Je ne peux plus cacher ici que le désir divin qui se fait sentir dans l’âme humaine, a pour but d’établir l’équilibre entre Dieu et elle, puisqu’un désir vient d’une séparation de substances analogues, qui ont besoin d’être unies; or cet équilibre n’est pas un effet mort et inerte, mais un développement actif des propriétés divines qui constituent l’âme humaine, en tant qu’elle est un extrait divin universel.

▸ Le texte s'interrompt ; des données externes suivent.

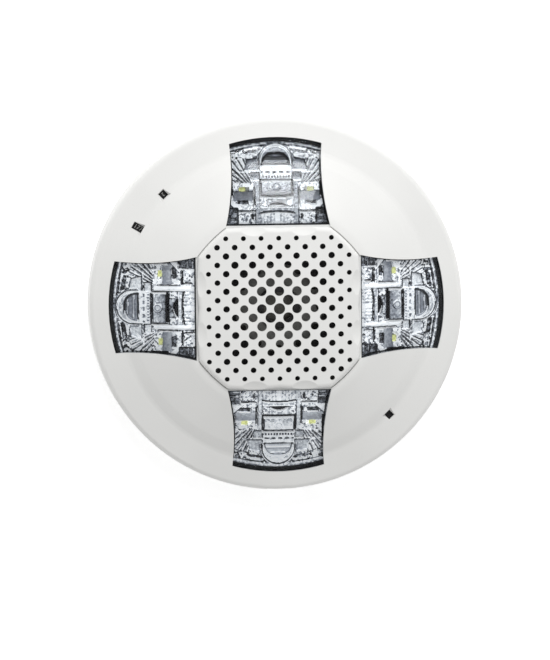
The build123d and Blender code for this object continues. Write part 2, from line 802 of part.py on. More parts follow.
with BuildPart() as mounting_plate:
    with BuildSketch():
        Circle(plate_r)
    extrude(amount=plate_base)
    with BuildSketch(Plane.XY.offset(plate_base)):
        Circle(plate_r)
        Circle(plate_r - plate_rim_wall, mode=Mode.SUBTRACT)
    extrude(amount=plate_rim_height)
    with BuildSketch(Plane.XY.offset(plate_base)):
        with PolarLocations(plate_rib_ring_r + (plate_r - plate_rib_ring_r) / 2, plate_rib_count):
            Rectangle(plate_r - plate_rib_ring_r - plate_rim_wall / 2, plate_rib)
        Circle(plate_rib_ring_r + plate_rib / 2)
        Circle(plate_rib_ring_r - plate_rib / 2, mode=Mode.SUBTRACT)
    extrude(amount=plate_rib_height)
    # Rim and base are cleared round the hooks; two bars stay, held by three lugs
    clear_width = 2 * bar_end_x + 2 * lug_width
    with BuildSketch(Plane.XY.offset(plate_base)):
        with Locations((0, hook_window_y - hook_wall)):
            Rectangle(clear_width, 2 * hinge_inset, align=(Align.CENTER, Align.MIN))
    extrude(amount=height, mode=Mode.SUBTRACT)
    for side in (-1, 1):
        with BuildSketch():
            with Locations((side * (hook_inner_x + hook_outer_x) / 2, hook_window_y)):
                Rectangle(
                    hook_outer_x - hook_inner_x, 2 * hinge_inset, align=(Align.CENTER, Align.MIN)
                )
        extrude(amount=height, mode=Mode.SUBTRACT)
    lug_depth = bar_r + lug_reach + hinge_y - hook_window_y
    with BuildSketch():
        with Locations((0, hook_window_y)):
            Rectangle(2 * hook_inner_x, lug_depth, align=(Align.CENTER, Align.MIN))
        for side in (-1, 1):
            with Locations((side * (hook_outer_x + lug_width / 2), hook_window_y)):
                Rectangle(lug_width, lug_depth, align=(Align.CENTER, Align.MIN))
    extrude(amount=lug_top)
    with BuildSketch(Plane.YZ.offset(-bar_end_x)):
        with Locations((hinge_y, hinge_z)):
            Circle(bar_r)
    extrude(amount=2 * bar_end_x)
    # Wire opening and box-screw slots
    with BuildSketch():
        with Locations((0, wire_opening_y)):
            RectangleRounded(*wire_opening, radius=plate_base)
        with GridLocations(1, single_gang_span, 1, 2):
            SlotOverall(box_screw_slot, 2 * box_screw_r, rotation=90)
        with GridLocations(octagon_span, 1, 2, 1):
            SlotOverall(box_screw_slot, 2 * box_screw_r)
        with GridLocations(double_gang_spacing, single_gang_span, 2, 2):
            SlotOverall(box_screw_slot, 2 * box_screw_r)
    extrude(amount=height, mode=Mode.SUBTRACT)
    # Springy catch at the release slot
    with BuildSketch(Plane.YZ.offset(-catch_width / 2)):
        with BuildLine():
            Polyline(
                (catch_y - catch_thick, plate_base),
                (catch_y - catch_thick, nose_z),
                (nose_y, nose_z),
                (nose_y, nose_z + nose_height / 3),
                (catch_y - catch_thick, nose_z + nose_height),
                (catch_y, nose_z + nose_height),
                (catch_y, plate_base),
                close=True,
            )
        make_face()
    extrude(amount=catch_width)
finish(mounting_plate, "mounting_plate")

# ---- Terminals on the plate ---------------------------------------------------------------

well_y = terminal_y - terminal_size[1] / 4
well_floor = plate_base + terminal_floor
with BuildPart() as terminal_block:
    with BuildSketch(Plane.XY.offset(plate_base)):
        with Locations((0, terminal_y)):
            Rectangle(*terminal_size)
    extrude(amount=terminal_height)
    with BuildSketch(Plane.XY.offset(well_floor)):
        with Locations(*[(x, well_y) for x in pin_x]):
            Rectangle(*terminal_well)
            Rectangle(terminal_well[0] / 2, terminal_size[1] / 2, align=(Align.CENTER, Align.MAX))
    extrude(amount=terminal_height, mode=Mode.SUBTRACT)
    with BuildSketch(Plane.XY.offset(well_floor - terminal_bite)):
        with Locations(*[(x, well_y) for x in pin_x]):
            Circle(screw_r + screw_clearance)
    extrude(amount=terminal_height, mode=Mode.SUBTRACT)
finish(terminal_block, "terminal_block")

with BuildPart() as terminal_clamps:
    with BuildSketch(Plane.XY.offset(well_floor)):
        with Locations(*[(x, well_y) for x in pin_x]):
            Rectangle(terminal_well[0] - 2 * clamp_gap, terminal_well[1] - 2 * clamp_gap)
            Circle(screw_r + screw_clearance, mode=Mode.SUBTRACT)
    extrude(amount=clamp_thick)
finish(terminal_clamps, "terminal_clamps")

with BuildPart() as terminal_screws:
    with BuildSketch(Plane.XY.offset(well_floor + clamp_thick)):
        with Locations(*[(x, well_y) for x in pin_x]):
            Circle(screw_head_r)
    extrude(amount=screw_head)
    with BuildSketch(Plane.XY.offset(well_floor + clamp_thick)):
        with Locations(*[(x, well_y) for x in pin_x]):
            Circle(screw_r)
    extrude(amount=-clamp_thick - terminal_bite)
    with BuildSketch(Plane.XY.offset(well_floor + clamp_thick + screw_head)):
        with Locations(*[(x, well_y) for x in pin_x]):
            Rectangle(2 * screw_head_r, driver_slot)
    extrude(amount=-driver_slot_depth, mode=Mode.SUBTRACT)
finish(terminal_screws, "terminal_screws")

with BuildPart() as contact_blades:
    with BuildSketch(Plane.XY.offset(terminal_top)):
        with Locations(*[(x, blade_y) for x in pin_x]):
            Rectangle(*blade_size)
    extrude(amount=blade_thick)
finish(contact_blades, "contact_blades")
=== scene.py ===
"""Looks of a round ceiling horn strobe: cover, grille, crystal-like optics, dials and fittings."""

import json
from math import cos, pi, radians, sin

import bmesh
import bpy
import numpy as np
from mathutils import Matrix, Vector
from mathutils.bvhtree import BVHTree

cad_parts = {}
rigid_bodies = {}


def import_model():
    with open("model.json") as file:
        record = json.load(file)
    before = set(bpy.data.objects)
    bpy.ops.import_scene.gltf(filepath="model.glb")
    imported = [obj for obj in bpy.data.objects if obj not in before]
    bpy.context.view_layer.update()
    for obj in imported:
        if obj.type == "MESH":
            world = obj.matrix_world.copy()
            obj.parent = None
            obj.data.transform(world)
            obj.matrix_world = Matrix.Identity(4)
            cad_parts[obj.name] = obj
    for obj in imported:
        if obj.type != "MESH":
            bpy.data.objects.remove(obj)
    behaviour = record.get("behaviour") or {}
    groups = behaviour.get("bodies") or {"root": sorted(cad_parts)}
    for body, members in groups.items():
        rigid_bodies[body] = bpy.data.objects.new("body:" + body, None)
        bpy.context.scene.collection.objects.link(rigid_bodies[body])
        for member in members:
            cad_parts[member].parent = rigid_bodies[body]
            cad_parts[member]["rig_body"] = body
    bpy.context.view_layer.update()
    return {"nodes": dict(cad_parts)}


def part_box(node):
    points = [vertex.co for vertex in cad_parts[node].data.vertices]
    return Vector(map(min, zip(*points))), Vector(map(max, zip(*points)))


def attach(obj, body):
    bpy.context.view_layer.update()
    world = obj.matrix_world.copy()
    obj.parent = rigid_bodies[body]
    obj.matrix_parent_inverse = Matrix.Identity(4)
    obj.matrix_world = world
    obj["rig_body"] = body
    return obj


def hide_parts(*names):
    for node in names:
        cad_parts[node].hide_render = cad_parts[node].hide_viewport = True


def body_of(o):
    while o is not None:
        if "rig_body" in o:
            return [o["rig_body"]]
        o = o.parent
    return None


bl_info = {
    "name": "Horn strobe looks",
    "version": (1, 0, 0),
    "blender": (4, 5, 0),
    "location": "3D View > Sidebar > Horn Strobe",
    "description": "Builds the visible pieces, finishes and studio of a ceiling horn strobe",
    "category": "Object",
}

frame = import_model()

MM = 0.001
HEAD = "sounder_head"
ARMS = {"right": 0, "top": 90, "left": 180, "bottom": 270}
# Painted light and shade of the optic's main faces, which differ from arm to arm with how the light falls on
# each arm, and a painted glow that the optic gives out as emission
FACE_NAMES = ("hollow", "rim", "dome", "slot", "block", "pad", "wing", "bar", "glow")
LIT_FACE_TONES = {
    "top": dict(zip(FACE_NAMES, (0.16, 0.02, 0.46, 0.0, 0.34, 0.32, 0.36, 0.50, 0.0))),
    "side": dict(zip(FACE_NAMES, (0.44, 0.22, 0.64, 0.45, 0.44, 0.46, 0.68, 0.78, 0.28))),
    "bottom": dict(zip(FACE_NAMES, (0.62, 0.10, 0.74, 0.05, 0.66, 0.52, 0.60, 0.62, 0.30))),
}
ARM_LIGHTING = {"right": "side", "top": "top", "left": "side", "bottom": "bottom"}
DIALS = {
    "candela_dial": {"turn": 150, "figures": ("177", "150", "115", "95", "75", "30", "15"), "step": 45},
    "volume_dial": {"turn": 135, "figures": ("2", "1", "3"), "step": 45},
    "tone_dial": {"turn": -67.5, "figures": ("1", "2", "3", "4"), "step": 45},
}


# ---- Sizes and colours a user would change --------------------------------------------------


def colour_prop(name, description, default):
    return bpy.props.FloatVectorProperty(
        name=name, description=description, default=default, size=4, min=0, max=1, subtype="COLOR"
    )


def length_prop(name, description, default):
    return bpy.props.FloatProperty(
        name=name, description=description, default=default, subtype="DISTANCE", unit="LENGTH"
    )


class HornPlasticSettings(bpy.types.PropertyGroup):
    white: colour_prop("White", "Colour of the moulded cover and grille", (0.80, 0.80, 0.785, 1))
    black: colour_prop("Black", "Colour of the inner frame and dials", (0.012, 0.012, 0.013, 1))
    grain: length_prop("Grain", "Size of the moulding's fine texture", 0.00035)


class HornOpticSettings(bpy.types.PropertyGroup):
    bright: colour_prop("Bright", "Lit facets of the optics", (0.98, 0.985, 1.0, 1))
    dark: colour_prop("Dark", "Shaded facets of the optics", (0.006, 0.006, 0.008, 1))
    phosphor: colour_prop("Phosphor", "Yellow cap of a light-emitting diode", (0.80, 0.82, 0.34, 1))
    mesh_step: length_prop("Mesh step", "Spacing of the optic's surface points", 0.00025)
    clearance: length_prop("Clearance", "Gap between the optic and the lens", 0.0002)


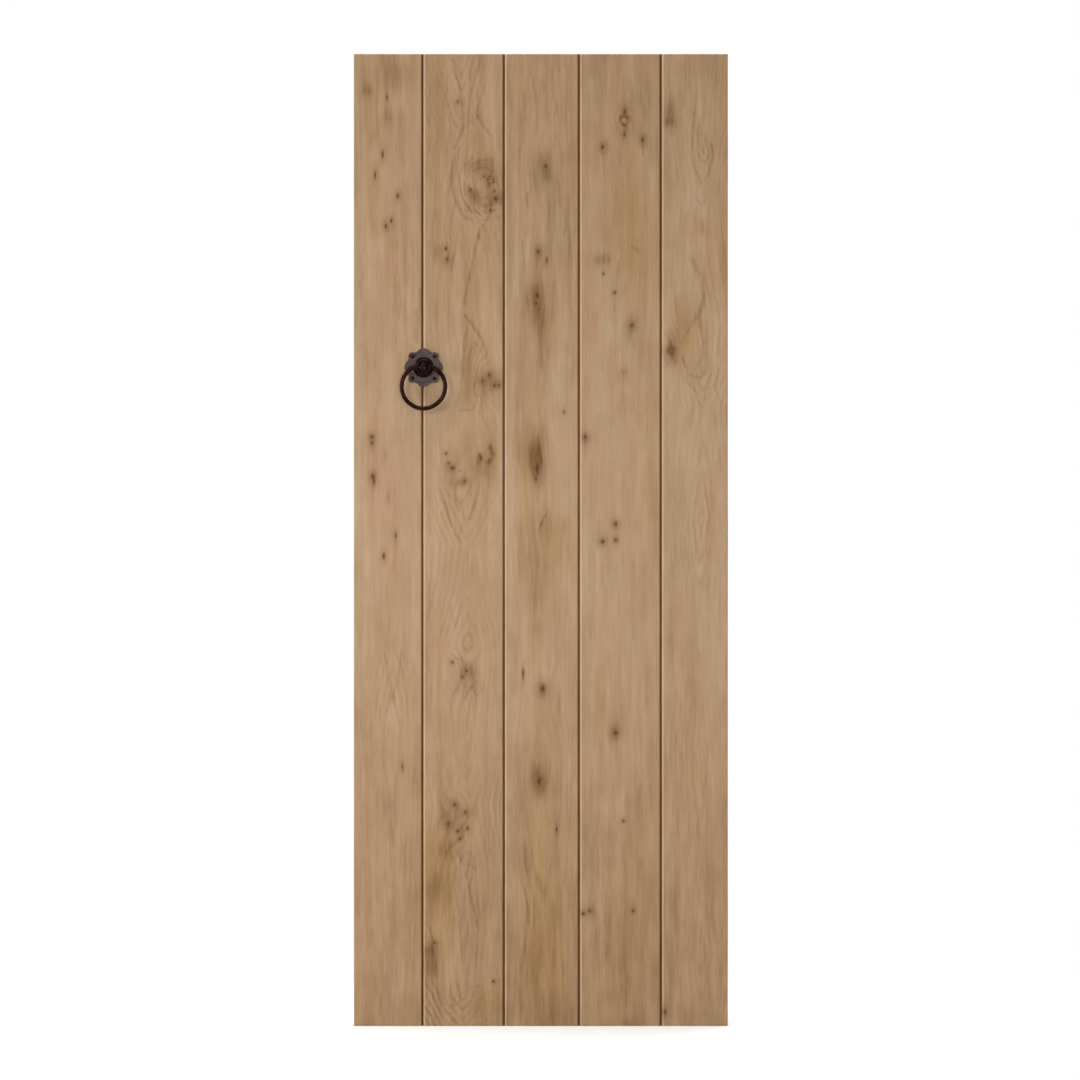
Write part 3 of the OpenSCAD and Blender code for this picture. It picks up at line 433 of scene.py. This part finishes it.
def boardProfile(low, high, first, last):
    # The board's section seen from above: left edge, face, right edge, back. Also the columns of the face.
    cut = boardCut
    front, back = low[1], high[1]
    left = low[0]
    right = high[0] - (0 if last else cut["joint"])
    slot, tongue = cut["grooveGap"] / 2, cut["tongue"] / 2
    side = cut["ease"] if first else cut["chamfer"]
    otherSide = cut["ease"] if last else cut["chamfer"]
    if first:
        edge = [(left, back - side), (left, 0), (left, front + side)]
    else:
        deep = left + cut["groove"]
        edge = [(left, back - cut["arris"]), (left, slot), (deep, slot), (deep, -slot), (left, -slot),
                (left, front + side), (left + side / 2, front + side / 2)]
    face = [(x, front) for x in spaced(left + side, right - otherSide, cut["faceStep"])]
    if last:
        farEdge = [(right, front + otherSide), (right, 0), (right, back - otherSide)]
    else:
        tip = high[0]
        farEdge = [(right - otherSide / 2, front + otherSide / 2), (right, front + otherSide),
                   (right, -tongue), (tip, -tongue), (tip, tongue), (right, tongue),
                   (right, back - cut["arris"])]
    backLeft = left + (side if first else cut["arris"])
    backRight = right - (otherSide if last else cut["arris"])
    rear = [(x, back) for x in spaced(backRight, backLeft, cut["backStep"])]
    return np.array(edge + face + farEdge + rear), slice(len(edge), len(edge) + len(face))


def makeBoard(board, leafLeft):
    # A board is its section carried along z. The face sinks by knotDip over each knot and waves by wave.
    low, high = boxOf(board["node"])
    profile, faceColumns = boardProfile(low, high, board is boards[0], board is boards[-1])
    ease = boardCut["endEase"]
    z = np.concatenate([[low[2]], spaced(low[2] + ease, high[2] - ease, boardCut["rowStep"]), [high[2]]])
    x = np.tile(profile[:, 0], (len(z), 1))
    y = np.tile(profile[:, 1], (len(z), 1))
    grain, mark, tone = figureOf(board, x - leafLeft, y, np.repeat(z[:, None], len(profile), 1))
    # painted shade in the V joints: each chamfer is painted darker towards the bottom of the groove
    joint = np.clip((y - low[1]) / boardCut["chamfer"], 0, 1) * (y < high[1] - 1)  # dark down in the joint
    # on the chamfer that faces the light from the left the painted shade starts only halfway down
    joint[:, :faceColumns.start] = np.clip(2 * joint[:, :faceColumns.start] - 1, 0, 1)
    if board is boards[0]:
        joint[:, :faceColumns.start] = 0
    else:
        # painted highlight: the board's left arris, which faces the light from the left, is painted paler
        tone[:, faceColumns.start, 2] += boardCut["paintedArrisHighlight"]
    if board is boards[-1]:
        joint[:, faceColumns.stop:] = 0
    mark[..., 2] = joint
    inset = np.zeros(len(z))
    inset[[0, -1]] = ease
    y = y * (1 - inset[:, None] / high[1])
    dip = boardCut["knotDip"] * np.clip(1.1 - mark[..., 0], 0, 1)
    dip = dip + boardCut["wave"] * softNoise(x / 50, z[:, None] / 180, board["seed"] + 8)
    y[1:-1, faceColumns] += np.clip(dip, 0, 1)[1:-1, faceColumns]
    points = np.stack([x, y, np.repeat(z[:, None], len(profile), 1)], -1) * mm
    piece = sheetMesh(board["node"] + "_oak", points, capped=True)
    setVectors(piece, "grain", grain)
    setVectors(piece, "mark", mark)
    setVectors(piece, "tone", tone)
    piece.data.materials.append(oakMaterial("planed oak " + board["node"][-1], board))
    piece.data.materials.append(endGrain)
    for end in (-1, -2):  # the two caps are the last faces
        piece.data.polygons[len(piece.data.polygons) + end].material_index = 1
    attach(piece, "door")
    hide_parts(board["node"])


def weightedSum(tree, total, *parts):
    # total + share * part for each pair
    for part, share in parts:
        total = addNode(tree, "ShaderNodeMath", {0: part, 1: share, 2: total},
                        operation="MULTIPLY_ADD").outputs[0]
    return total


def oakStreaks(tree, grain, seed):
    # four layers of noise stretched along the fibre, by width across it and length along it in mm
    streaks = []
    for wide, long, detail in ((17, 300, 2), (4.4, 70, 3), (1.5, 30, 2), (0.5, 9, 1)):
        place = addNode(tree, "ShaderNodeVectorMath", {0: grain, 1: (1 / wide, 1 / long, 0), 2: (0, 0, seed)},
                        operation="MULTIPLY_ADD")
        streaks.append(addNode(tree, "ShaderNodeTexNoise", {"Vector": place.outputs[0], "Scale": 1.0,
                                                            "Detail": detail, "Roughness": 0.55}))
    return [s.outputs[0] for s in streaks]


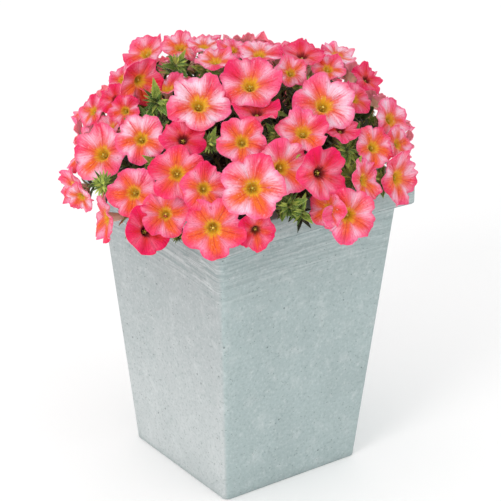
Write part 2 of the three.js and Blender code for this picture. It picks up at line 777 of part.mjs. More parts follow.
function pottedPetchoa() {
  const whole = new THREE.Group();
  const stems = stemPlan();
  const blooms = bloomPlan();
  const solids = blooms.map(bloomSolid);
  const planter = planterSolid();
  whole.add(subPart('planter', planter, looks.planter));
  whole.add(subPart('soil', soilSolid(stems), looks.soil));
  growShoots(stems, blooms, solids, planter).forEach((solid, index) => {
    whole.add(subPart(`shoot_${index + 1}`, solid, looks.green));
  });
  bunchSolids(solids).forEach((solid, index) => {
    whole.add(subPart(`blooms_${index + 1}`, solid, looks.petal));
  });
  return whole;
}

export default pottedPetchoa();
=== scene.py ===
# Potted petchoa in a square fibre-cement planter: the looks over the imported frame.
# Metres, +Z up. The plant is planned in millimetres, as it was grown, and brought to metres at the end.
import math
from itertools import product
import bmesh
import bpy
from mathutils import Matrix, Vector, noise
from mathutils.kdtree import KDTree


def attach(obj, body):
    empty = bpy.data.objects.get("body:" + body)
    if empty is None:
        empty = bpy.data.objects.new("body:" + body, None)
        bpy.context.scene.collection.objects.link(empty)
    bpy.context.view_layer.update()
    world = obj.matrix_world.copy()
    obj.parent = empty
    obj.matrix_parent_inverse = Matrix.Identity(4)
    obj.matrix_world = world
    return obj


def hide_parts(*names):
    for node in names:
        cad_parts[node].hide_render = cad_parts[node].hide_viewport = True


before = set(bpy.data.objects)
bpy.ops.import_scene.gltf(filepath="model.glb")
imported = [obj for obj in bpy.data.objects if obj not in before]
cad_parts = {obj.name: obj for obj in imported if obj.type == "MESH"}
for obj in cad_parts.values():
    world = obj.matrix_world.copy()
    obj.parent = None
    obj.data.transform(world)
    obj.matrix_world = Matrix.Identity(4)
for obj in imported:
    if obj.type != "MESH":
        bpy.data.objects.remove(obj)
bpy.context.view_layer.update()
toMetres = 0.001
fullTurn = 2 * math.pi


def lerp(a, b, share):
    return a + (b - a) * share


def smooth(low, high, x):  # 0 below low, 1 above high, eased between
    t = min(max((x - low) / (high - low), 0.0), 1.0)
    return t * t * (3 - 2 * t)


def rgb(red, green, blue):  # a colour as a screen shows it, 0 to 255, as light
    def light(c):
        c = c / 255
        return c / 12.92 if c <= 0.04045 else ((c + 0.055) / 1.055) ** 2.4
    return (light(red), light(green), light(blue), 1.0)


def seededDraw(seed):  # draws from 0 to 1, in the same order as the plant was grown with
    state = seed
    prime = 2147483647

    def draw():
        nonlocal state
        state = state * 16807 % prime
        return state / prime
    return draw


def meshOf(name, bm):
    mesh = bpy.data.meshes.new(name)
    bm.to_mesh(mesh)
    bm.free()
    return mesh


def newObject(name, bm, *materials):
    mesh = meshOf(name, bm)
    mesh.transform(Matrix.Scale(toMetres, 4))
    for material in materials:
        mesh.materials.append(material)
    mesh.shade_smooth()
    piece = bpy.data.objects.new(name, mesh)
    bpy.context.scene.collection.objects.link(piece)
    return piece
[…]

Mais si ces notions étaient éteintes dans l’âme humaine, c’était à vous, ministres des choses saintes, à les y faire renaître ; si ce désir était affaibli dans les hommes, c’était à vous à lui rendre ses forces, en lui en retraçant d’avance les avantages. Quel beau rôle vous auriez eu à faire en travaillant ainsi à opérer dans un ordre si supérieur la réunion de ce qui est séparé et qui se désire ! Vous voyez qu’un simple désir animal, tel que la faim, a pour but d’établir l’équilibre entre notre corps élémentaire et la nature, afin de mettre ce corps en état de manifester et d’accomplir toutes les merveilles élémentaires ou les propriétés corporelles dont la nature l’a composé, en tant qu’il est l’extrait de cette nature. Que n’aurait-on donc pas à attendre de ce désir puisé dans un autre ordre, et de ce besoin sacré, dont la source suprême a composé notre essence ?

Homme, si tu veux faire une utile spéculation, observe que ton corps est une expression continuelle du désir de la nature, et que ton âme est une expression continuelle du désir de Dieu; observe que Dieu ne peut être un instant sans désirer quelque chose, et que Dieu ne doit pas avoir un désir que tu ne puisses connaître, puisque tu devais les manifester tous. Tâche donc d’étudier continuellement les désirs de Dieu, afin de n’être pas traité un jour comme un serviteur inutile.